The winners within this landscape are those who are willing to pay more. The winners are the private restaurants that can pay a better price for the pound (then they transfer this higher purchase cost to the sale price) or they buy in bulk. This is in the seller’s best interests, who wins either way. The rest of us… as you know are the losers. There is no other possible combination, because there isn’t enough for everyone.
Just like if there were 12 seats in a room for 20 people, 8 people will always have to stand, regardless of who sits down. Losers are inevitable in times of shortage. Shortages drive us into a social jungle where there is a kind of law of economic natural selection. There aren’t goodies or baddies (or they aren’t if there are), just circumstances.
When this is the dynamic for a long list of goods (regardless of whether they are nationally produced or imported), like in Cuba today, losers lose a lot more than just pork.
Rearing your own pig or it’s your own fault
An early conclusion is that in a society where almost everything is in shortage, when a private business buys a supply, which is essentially to produce a consumer good, this good is being taken from another citizen.
The shortages crisis is so bad that even when restaurants are able to pay better prices (if that’s at the agro-market, with informal deals at stores or legal informal deals), there are private business owners who have created their own supply source, with their own farms, to ensure their supply and thereby escaping the crisis and the high prices it creates.
Thus, we can deduce that: every time a private business creates or produces its own supplies, it contributes to alleviating the impact of shortages to some extent.
However, there is always the risk that food producers prefer to only sell to those who use their products as a supply (or what they process to add value and then sell for more money).
It’s not hard then to assume you need to look at how a business engages with shortages, to see if it is seeking only economic benefit or to be a socially responsible business.
A socially responsible company in Cuba should include among its priorities the need to offer a service/good without leaving other citizens without consumer goods; that is to say, they don’t contribute to greater shortages for consumers.

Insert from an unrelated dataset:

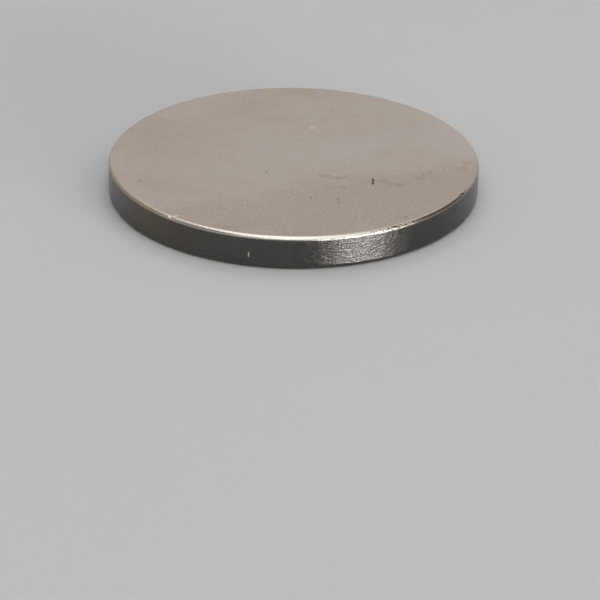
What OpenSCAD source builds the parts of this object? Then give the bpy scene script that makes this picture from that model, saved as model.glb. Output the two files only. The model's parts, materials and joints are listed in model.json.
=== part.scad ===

A restaurant selling roasted meat doesn’t help to improve the purchasing power of the Cuban peso, if a Cuban citizen can barely take it home. Destroying one offer to create another isn’t the road to improving a society, that is to say, the living conditions of its members. It’s just taking it from one side and giving it to another.
But farms aren’t the solution to everything. Is someone else to blame?
Companies’ social responsibility in response to shortages don’t have general solutions. If these are businesses using staple foods or nationally produced supplies, which pretty much don’t need imported raw materials, they can help to ease the effects of shortages. On the other hand, every company using imported raw materials (from powdered milk to plastic) has no other choice. They are condemned to buy supplies, on the illicit or legal markets, and to leave consumers and state-run companies without consumer goods.
The solution is beginning to be implemented on a large scale with those able to import via state-led entities. They aren’t competing with consumers but are importing for them instead. However, the institutionalism of channels for imports, high commissions, as well as the inefficiency of this method, mean that there are very few producers who can access their raw materials in this way.
This is why it isn’t strange to find a float for a water tank on the illicit market for 15 MLC (the USD magnetic almost equivalent). Where do you imagine the plastic came from to make it? It’s the same plastic that circulates within the domestic market and is, obviously, in shortage. They are forced to take from one side to put it on the other.
This is not another conclusion: when a private business is unable to import its supplies because of the government’s monopoly on foreign trade, it is forced to compete with its fellow citizens for goods that the government imports, or with state-run companies for the raw materials they buy.
If this monopoly didn’t exist and initiatives that prioritize the economic wellbeing of the masses, private businesses would be able to reduce their prices and increase their production.
While the little private imports that come in can alleviate this burden, when it comes to large quantities (of food or plastic, for example), it isn’t enough. Recycling isn’t a viable solution either: what’s being reused doesn’t increase. Reusing products in shortage continues to be the same as shortage. It can resolve local problems, of course, but this article is contemplating the situation on a macro level.
How can you run a business without becoming the bad guy?
It’s not really important that the above is as old as Quesnay, because these ideas are easy to grasp with a bit of common sense. It’s unlikely that people with interests reflected in the administration, as well as policymakers, figure out what I’ve just laid out by reading this article: those managing numbers or resources every day know full well that when there isn’t enough to go around, somebody always ends up missing out.
Changing restrictions on foreign trade wouldn’t be enough as a policy, but it would be a much-needed structural change as a starting point. However, it would have an impact on the economic hegemony that keeps the political elite in power, read here: control and high profits that come from monopoly practices. Thus, we can expect these restrictions to remain in force, and responsible undertakings in terms of shortages are in the hands of private business owners themselves.
Of course, no private business that gets their supplies in an honest way and from the fruits of their labor and management should feel guilty at all for buying consumer goods or raw materials in shortage, just like they shouldn’t also be thinking about closing down their business or changing to an activity that doesn’t put them in this competitive situation, pitting them against their fellow countrymen or state-led companies, because they didn’t create the rules of the game. The monopoly on foreign trade forces them to compete with citizen consumerism and is to blame. Furthermore, if they chose their current activity, it’s because it fits their needs, skills, and passion.
Meanwhile, it would be good for society to understand reality from a perspective of private businesses, and that a select few going up the ladder means that others have to fall lower. Especially so the government can’t sell collective prosperity discourse, which clearly it isn’t. Therefore, and this may be the last conclusion, if those private businesses using consumer goods that can be created from scratch in Cuba take on this production, it would be an exercise of social responsibility to try and tackle shortages.